Quote exactly the lines spanning from the top of the data below to the line that contains "(0.05, 0.006, 0.004))", including both.

· · · ·

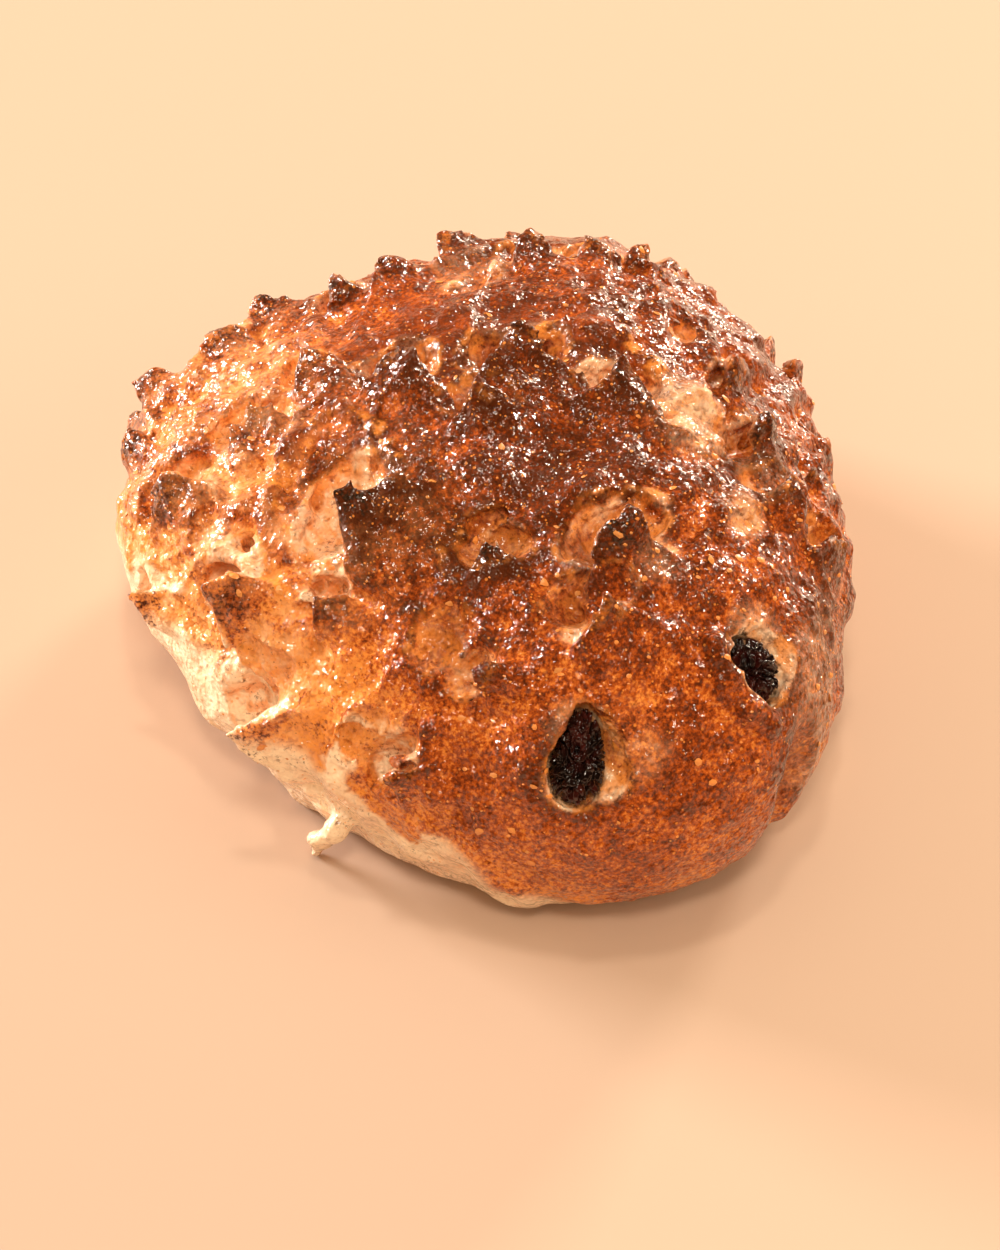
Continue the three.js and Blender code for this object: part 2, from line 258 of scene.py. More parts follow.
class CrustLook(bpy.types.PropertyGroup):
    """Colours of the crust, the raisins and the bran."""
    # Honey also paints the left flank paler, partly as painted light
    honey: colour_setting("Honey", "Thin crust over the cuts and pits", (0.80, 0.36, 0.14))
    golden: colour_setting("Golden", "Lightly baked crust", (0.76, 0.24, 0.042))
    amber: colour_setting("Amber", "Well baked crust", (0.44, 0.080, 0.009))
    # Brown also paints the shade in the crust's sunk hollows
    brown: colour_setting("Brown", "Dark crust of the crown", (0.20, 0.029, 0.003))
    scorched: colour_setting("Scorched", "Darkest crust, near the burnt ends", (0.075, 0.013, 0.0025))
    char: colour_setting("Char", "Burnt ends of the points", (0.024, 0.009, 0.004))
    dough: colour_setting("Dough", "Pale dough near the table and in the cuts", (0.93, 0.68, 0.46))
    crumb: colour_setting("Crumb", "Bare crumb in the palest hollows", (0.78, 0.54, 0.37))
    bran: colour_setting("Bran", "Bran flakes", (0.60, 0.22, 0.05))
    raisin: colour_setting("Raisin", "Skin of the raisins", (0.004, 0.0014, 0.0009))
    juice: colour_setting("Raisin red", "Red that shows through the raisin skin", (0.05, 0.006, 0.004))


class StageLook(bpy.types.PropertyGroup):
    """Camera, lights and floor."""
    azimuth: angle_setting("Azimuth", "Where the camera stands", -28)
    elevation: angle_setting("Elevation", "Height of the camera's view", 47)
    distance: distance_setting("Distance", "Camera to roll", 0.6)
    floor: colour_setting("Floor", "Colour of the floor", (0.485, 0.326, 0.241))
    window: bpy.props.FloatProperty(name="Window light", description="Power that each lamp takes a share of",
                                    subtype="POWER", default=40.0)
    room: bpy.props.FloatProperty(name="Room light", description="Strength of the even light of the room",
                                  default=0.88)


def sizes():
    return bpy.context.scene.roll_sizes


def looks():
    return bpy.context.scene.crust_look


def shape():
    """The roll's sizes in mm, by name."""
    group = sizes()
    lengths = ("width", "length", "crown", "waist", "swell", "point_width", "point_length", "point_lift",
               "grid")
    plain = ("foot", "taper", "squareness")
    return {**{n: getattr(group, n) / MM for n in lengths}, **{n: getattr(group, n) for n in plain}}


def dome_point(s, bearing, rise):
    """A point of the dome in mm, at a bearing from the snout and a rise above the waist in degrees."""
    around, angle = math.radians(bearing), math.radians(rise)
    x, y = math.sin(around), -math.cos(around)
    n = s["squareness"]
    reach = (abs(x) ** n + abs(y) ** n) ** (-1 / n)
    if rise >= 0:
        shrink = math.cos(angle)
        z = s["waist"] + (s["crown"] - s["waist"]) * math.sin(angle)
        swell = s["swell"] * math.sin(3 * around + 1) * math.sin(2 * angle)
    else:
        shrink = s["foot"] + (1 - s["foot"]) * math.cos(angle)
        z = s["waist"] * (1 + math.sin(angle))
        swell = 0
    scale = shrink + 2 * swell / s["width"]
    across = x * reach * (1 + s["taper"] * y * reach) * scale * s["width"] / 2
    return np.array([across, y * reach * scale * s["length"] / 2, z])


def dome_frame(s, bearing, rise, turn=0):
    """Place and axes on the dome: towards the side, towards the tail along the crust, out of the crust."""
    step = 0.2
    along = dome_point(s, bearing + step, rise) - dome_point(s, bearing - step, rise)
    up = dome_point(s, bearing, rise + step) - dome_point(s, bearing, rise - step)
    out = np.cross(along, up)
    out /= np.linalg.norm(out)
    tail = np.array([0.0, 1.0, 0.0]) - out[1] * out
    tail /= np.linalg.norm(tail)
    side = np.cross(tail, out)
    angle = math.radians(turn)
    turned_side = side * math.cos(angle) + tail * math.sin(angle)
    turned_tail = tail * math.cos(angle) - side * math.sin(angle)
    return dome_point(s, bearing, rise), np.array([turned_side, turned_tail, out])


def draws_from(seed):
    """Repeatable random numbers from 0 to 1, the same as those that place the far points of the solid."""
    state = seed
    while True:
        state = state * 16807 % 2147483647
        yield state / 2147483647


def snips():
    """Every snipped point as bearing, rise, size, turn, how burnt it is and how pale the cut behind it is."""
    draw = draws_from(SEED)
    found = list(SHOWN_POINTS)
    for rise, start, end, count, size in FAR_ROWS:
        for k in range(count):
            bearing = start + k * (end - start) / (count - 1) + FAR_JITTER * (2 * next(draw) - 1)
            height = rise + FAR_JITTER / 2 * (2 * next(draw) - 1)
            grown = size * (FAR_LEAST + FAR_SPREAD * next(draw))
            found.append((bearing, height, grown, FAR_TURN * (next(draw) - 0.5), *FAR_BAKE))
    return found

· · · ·

▶ [Result for this exercise]
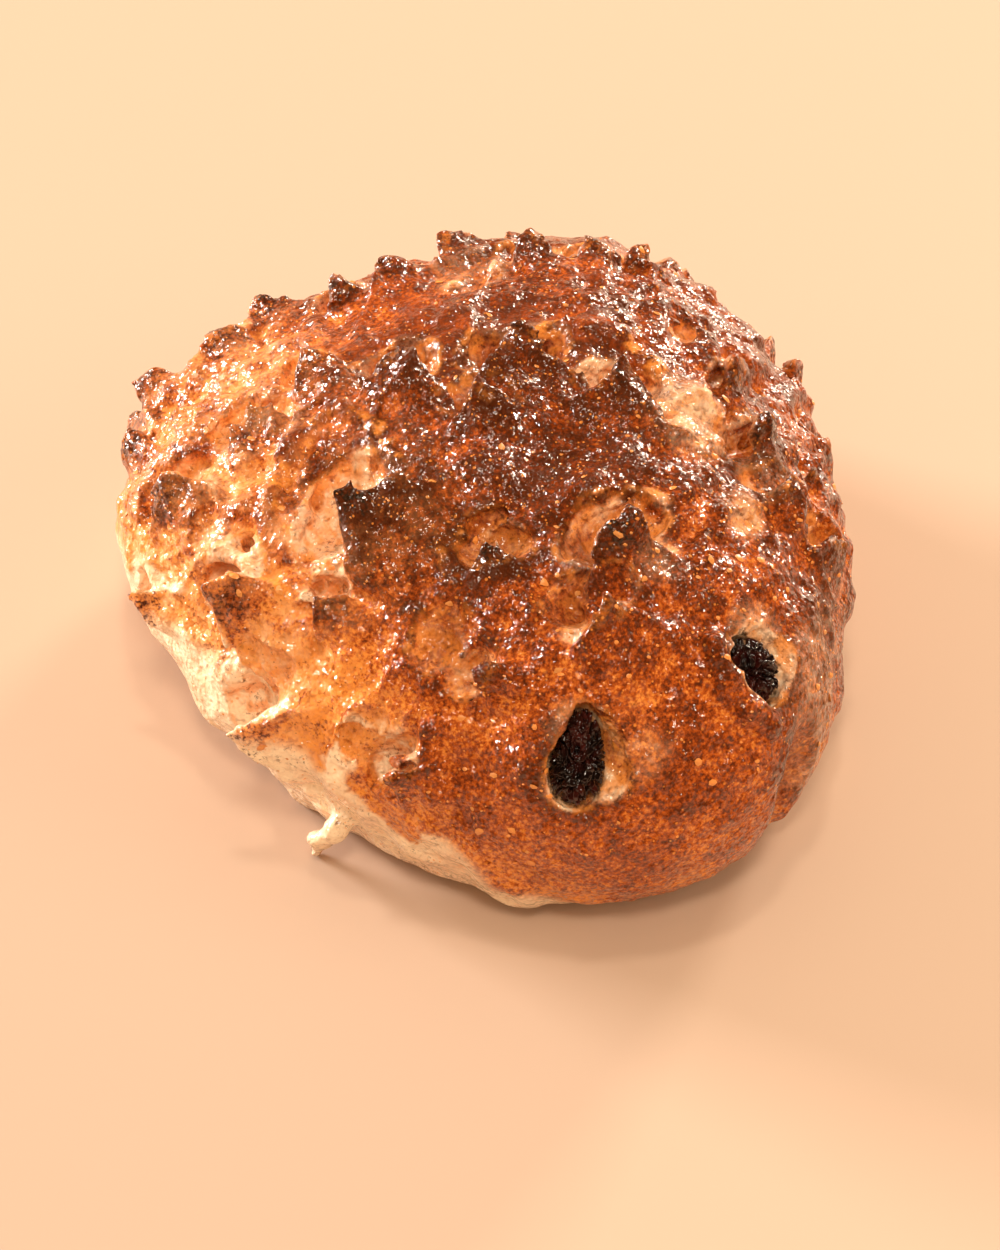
Continue the three.js and Blender code for this object: part 2, from line 258 of scene.py. More parts follow.
class CrustLook(bpy.types.PropertyGroup):
    """Colours of the crust, the raisins and the bran."""
    # Honey also paints the left flank paler, partly as painted light
    honey: colour_setting("Honey", "Thin crust over the cuts and pits", (0.80, 0.36, 0.14))
    golden: colour_setting("Golden", "Lightly baked crust", (0.76, 0.24, 0.042))
    amber: colour_setting("Amber", "Well baked crust", (0.44, 0.080, 0.009))
    # Brown also paints the shade in the crust's sunk hollows
    brown: colour_setting("Brown", "Dark crust of the crown", (0.20, 0.029, 0.003))
    scorched: colour_setting("Scorched", "Darkest crust, near the burnt ends", (0.075, 0.013, 0.0025))
    char: colour_setting("Char", "Burnt ends of the points", (0.024, 0.009, 0.004))
    dough: colour_setting("Dough", "Pale dough near the table and in the cuts", (0.93, 0.68, 0.46))
    crumb: colour_setting("Crumb", "Bare crumb in the palest hollows", (0.78, 0.54, 0.37))
    bran: colour_setting("Bran", "Bran flakes", (0.60, 0.22, 0.05))
    raisin: colour_setting("Raisin", "Skin of the raisins", (0.004, 0.0014, 0.0009))
    juice: colour_setting("Raisin red", "Red that shows through the raisin skin", (0.05, 0.006, 0.004))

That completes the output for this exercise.